* START Information provided *

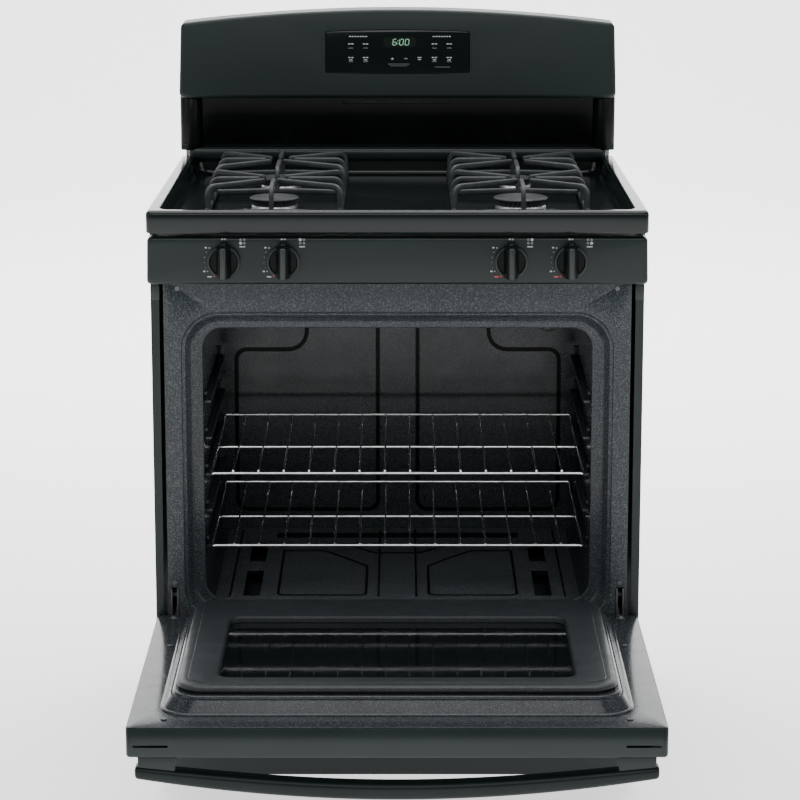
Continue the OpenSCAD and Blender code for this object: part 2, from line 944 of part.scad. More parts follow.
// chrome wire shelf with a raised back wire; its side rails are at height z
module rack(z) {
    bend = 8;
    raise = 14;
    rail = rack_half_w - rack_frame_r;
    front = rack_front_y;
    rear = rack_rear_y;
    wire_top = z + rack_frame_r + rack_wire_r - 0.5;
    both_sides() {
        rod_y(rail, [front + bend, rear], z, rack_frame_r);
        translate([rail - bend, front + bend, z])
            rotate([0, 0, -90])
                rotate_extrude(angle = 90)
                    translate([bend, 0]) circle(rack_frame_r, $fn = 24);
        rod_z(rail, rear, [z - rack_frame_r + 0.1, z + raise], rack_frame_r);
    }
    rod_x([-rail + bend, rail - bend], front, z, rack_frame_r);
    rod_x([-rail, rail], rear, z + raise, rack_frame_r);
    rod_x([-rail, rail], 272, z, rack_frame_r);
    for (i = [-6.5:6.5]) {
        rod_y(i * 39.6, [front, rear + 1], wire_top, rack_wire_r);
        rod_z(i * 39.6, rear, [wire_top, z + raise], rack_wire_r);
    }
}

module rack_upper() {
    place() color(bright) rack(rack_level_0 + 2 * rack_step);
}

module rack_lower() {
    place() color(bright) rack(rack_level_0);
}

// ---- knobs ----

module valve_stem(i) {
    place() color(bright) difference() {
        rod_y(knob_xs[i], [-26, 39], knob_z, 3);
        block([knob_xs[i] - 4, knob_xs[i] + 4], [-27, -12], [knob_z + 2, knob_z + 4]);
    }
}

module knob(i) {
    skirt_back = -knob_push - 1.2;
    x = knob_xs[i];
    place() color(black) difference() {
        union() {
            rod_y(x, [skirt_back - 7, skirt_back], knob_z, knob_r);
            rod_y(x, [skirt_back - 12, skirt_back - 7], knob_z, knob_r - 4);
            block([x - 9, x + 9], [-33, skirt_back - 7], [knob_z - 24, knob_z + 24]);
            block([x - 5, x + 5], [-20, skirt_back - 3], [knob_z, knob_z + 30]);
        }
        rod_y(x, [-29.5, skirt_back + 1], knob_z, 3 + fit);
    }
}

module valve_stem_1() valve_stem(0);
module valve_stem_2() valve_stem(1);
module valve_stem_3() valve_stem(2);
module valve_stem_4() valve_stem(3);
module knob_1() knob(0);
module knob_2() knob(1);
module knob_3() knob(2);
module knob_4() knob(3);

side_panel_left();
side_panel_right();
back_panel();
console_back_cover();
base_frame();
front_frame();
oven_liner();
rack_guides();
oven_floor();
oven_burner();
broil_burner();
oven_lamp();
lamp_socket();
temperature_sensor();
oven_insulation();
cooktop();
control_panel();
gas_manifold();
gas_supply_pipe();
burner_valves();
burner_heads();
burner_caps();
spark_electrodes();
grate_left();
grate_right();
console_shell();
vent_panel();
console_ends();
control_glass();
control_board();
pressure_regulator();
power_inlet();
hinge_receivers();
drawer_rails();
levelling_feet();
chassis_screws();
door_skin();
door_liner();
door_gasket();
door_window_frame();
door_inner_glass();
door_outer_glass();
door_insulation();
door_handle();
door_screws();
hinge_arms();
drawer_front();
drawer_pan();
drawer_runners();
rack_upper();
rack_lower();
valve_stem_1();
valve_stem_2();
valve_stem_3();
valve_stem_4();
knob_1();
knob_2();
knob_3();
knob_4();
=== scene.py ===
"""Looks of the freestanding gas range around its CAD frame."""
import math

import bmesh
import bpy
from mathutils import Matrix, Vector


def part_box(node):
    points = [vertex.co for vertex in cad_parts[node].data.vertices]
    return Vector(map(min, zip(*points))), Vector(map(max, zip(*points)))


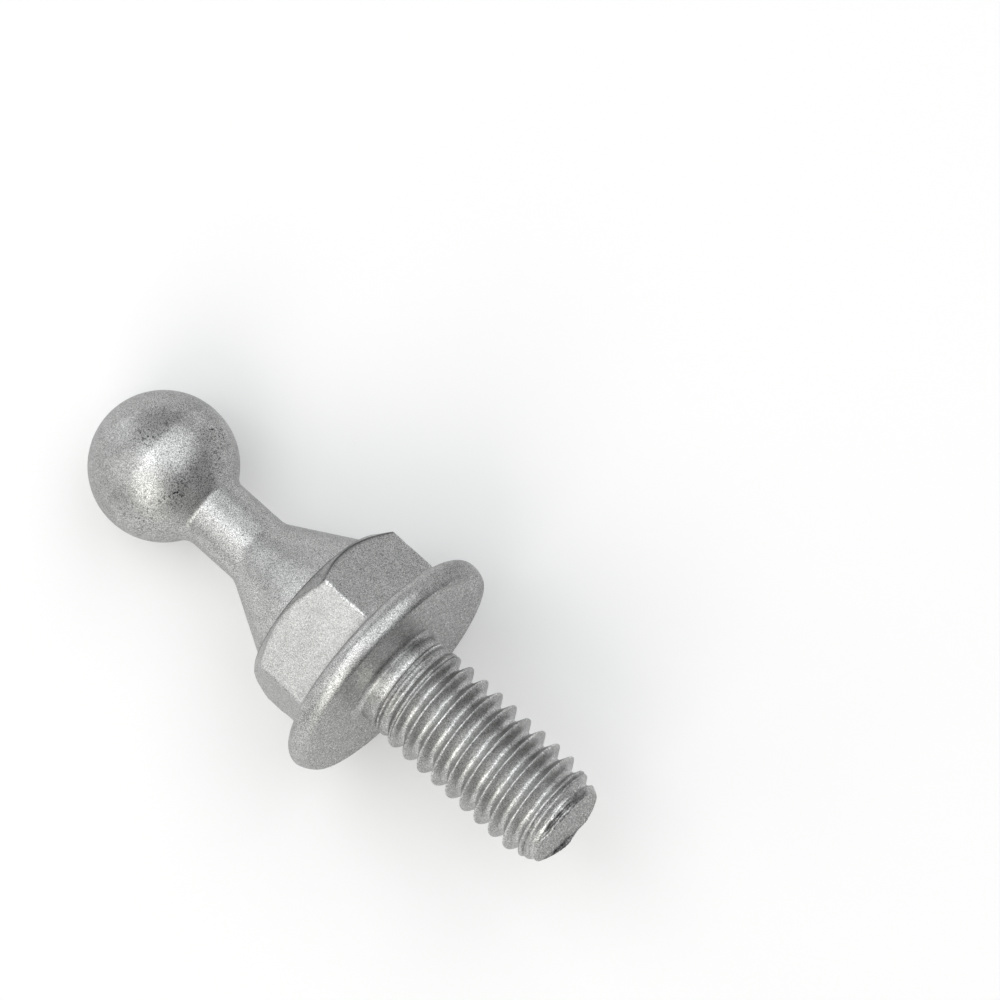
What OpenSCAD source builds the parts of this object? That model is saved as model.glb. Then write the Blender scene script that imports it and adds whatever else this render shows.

* END Information provided *
* START Information provided *

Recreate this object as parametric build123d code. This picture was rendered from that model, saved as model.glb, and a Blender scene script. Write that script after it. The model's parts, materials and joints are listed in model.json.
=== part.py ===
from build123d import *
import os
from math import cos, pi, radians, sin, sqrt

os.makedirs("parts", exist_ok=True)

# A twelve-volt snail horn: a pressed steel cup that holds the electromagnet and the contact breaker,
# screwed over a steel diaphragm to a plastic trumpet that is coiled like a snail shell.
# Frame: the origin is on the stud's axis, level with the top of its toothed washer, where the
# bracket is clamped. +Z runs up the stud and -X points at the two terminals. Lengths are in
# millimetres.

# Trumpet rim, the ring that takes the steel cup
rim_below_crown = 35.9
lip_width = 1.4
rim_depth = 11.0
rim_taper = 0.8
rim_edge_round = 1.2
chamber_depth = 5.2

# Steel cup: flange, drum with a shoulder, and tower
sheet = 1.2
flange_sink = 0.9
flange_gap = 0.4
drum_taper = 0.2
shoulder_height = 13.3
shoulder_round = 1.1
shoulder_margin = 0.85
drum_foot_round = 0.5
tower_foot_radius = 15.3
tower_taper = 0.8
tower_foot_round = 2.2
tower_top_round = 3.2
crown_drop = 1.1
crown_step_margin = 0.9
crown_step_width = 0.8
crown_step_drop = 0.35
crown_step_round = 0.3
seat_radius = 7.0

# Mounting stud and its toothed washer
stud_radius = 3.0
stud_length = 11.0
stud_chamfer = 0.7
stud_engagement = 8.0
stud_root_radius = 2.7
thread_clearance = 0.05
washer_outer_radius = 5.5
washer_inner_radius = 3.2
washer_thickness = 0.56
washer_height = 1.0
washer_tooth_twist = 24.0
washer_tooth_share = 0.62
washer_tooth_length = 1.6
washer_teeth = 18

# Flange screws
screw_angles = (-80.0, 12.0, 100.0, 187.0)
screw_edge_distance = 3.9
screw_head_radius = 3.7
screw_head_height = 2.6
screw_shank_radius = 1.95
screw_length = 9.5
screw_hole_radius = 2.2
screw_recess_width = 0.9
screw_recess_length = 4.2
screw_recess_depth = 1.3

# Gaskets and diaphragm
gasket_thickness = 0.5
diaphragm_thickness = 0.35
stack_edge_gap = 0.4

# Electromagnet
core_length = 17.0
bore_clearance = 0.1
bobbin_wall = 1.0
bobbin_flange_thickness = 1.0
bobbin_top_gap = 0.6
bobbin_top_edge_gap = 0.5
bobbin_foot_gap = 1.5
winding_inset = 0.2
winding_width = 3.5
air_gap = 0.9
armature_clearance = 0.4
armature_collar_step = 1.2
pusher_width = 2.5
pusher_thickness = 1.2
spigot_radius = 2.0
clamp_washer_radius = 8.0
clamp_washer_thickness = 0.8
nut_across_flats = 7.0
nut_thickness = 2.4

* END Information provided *
* START Information provided *

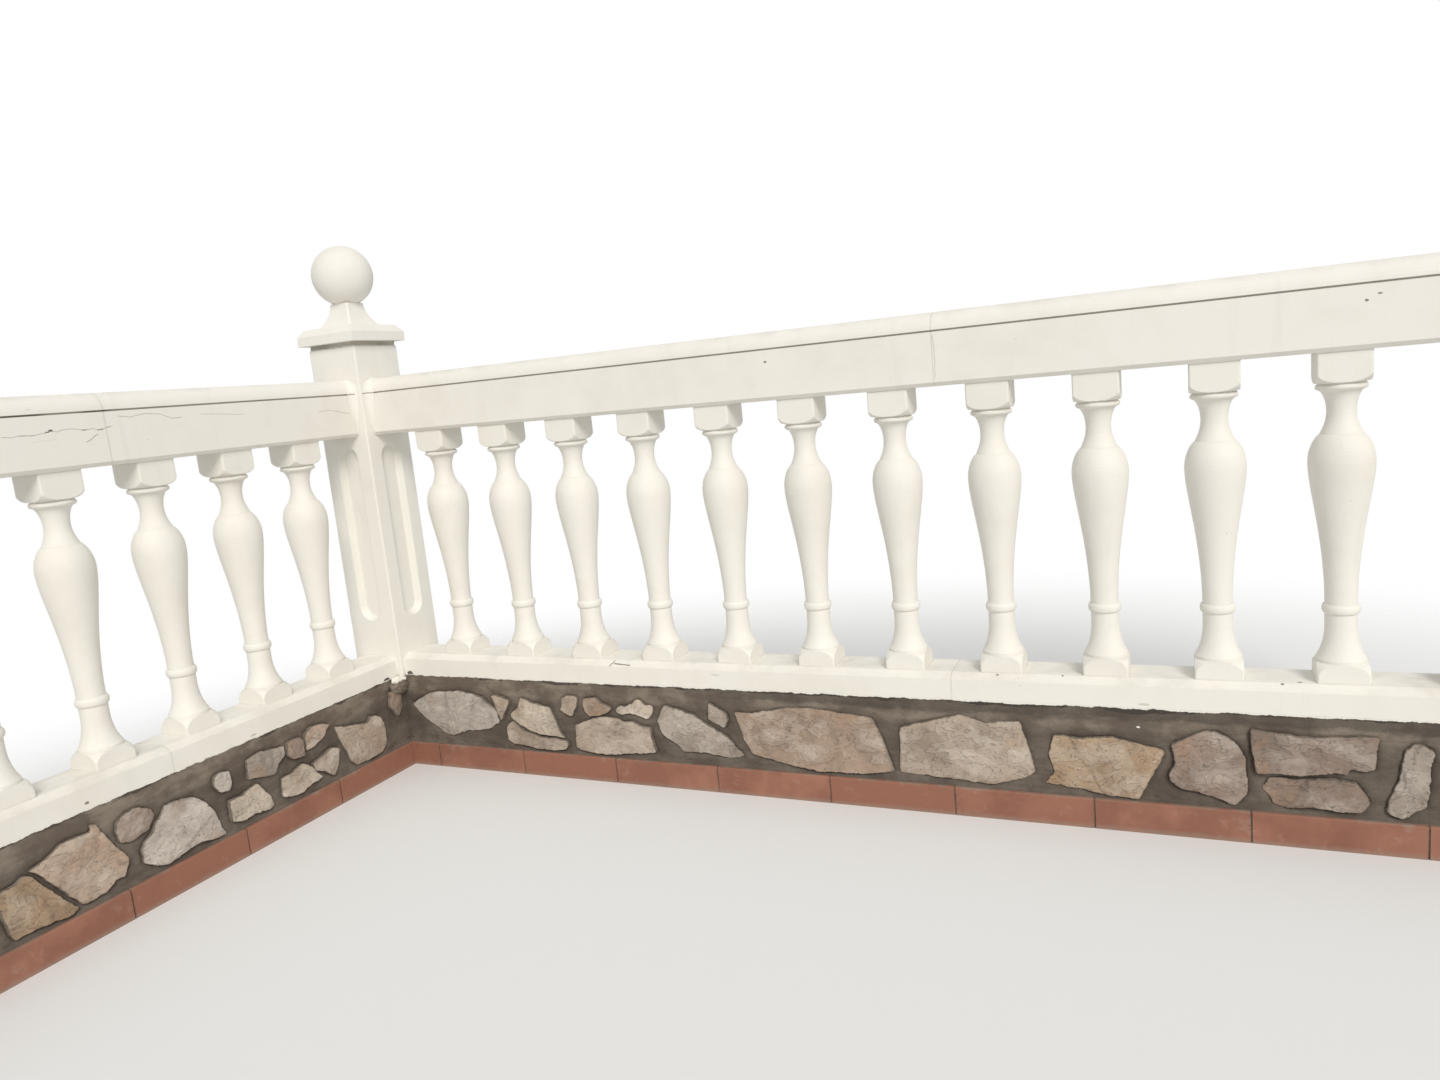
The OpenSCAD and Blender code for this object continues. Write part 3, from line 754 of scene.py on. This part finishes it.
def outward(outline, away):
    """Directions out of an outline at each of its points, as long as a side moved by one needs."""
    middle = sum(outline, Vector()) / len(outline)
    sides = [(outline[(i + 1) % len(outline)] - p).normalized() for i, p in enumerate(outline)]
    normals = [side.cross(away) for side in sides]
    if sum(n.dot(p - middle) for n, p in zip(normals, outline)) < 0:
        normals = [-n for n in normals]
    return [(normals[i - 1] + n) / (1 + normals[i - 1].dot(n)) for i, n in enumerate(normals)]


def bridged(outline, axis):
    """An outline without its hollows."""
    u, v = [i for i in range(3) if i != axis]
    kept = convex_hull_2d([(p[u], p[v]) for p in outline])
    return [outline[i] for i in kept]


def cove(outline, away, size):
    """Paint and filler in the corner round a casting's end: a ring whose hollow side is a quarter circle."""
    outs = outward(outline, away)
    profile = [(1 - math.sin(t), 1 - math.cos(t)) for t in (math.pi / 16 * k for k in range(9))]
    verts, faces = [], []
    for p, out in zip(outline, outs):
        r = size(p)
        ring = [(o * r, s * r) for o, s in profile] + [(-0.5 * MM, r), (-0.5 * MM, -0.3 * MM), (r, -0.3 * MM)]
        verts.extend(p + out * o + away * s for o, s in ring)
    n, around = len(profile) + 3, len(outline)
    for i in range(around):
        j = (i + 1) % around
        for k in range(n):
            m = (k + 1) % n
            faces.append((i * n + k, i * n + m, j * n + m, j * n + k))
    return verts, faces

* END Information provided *

Say how many lines in the listing above include "node". Give nothing but the number.

2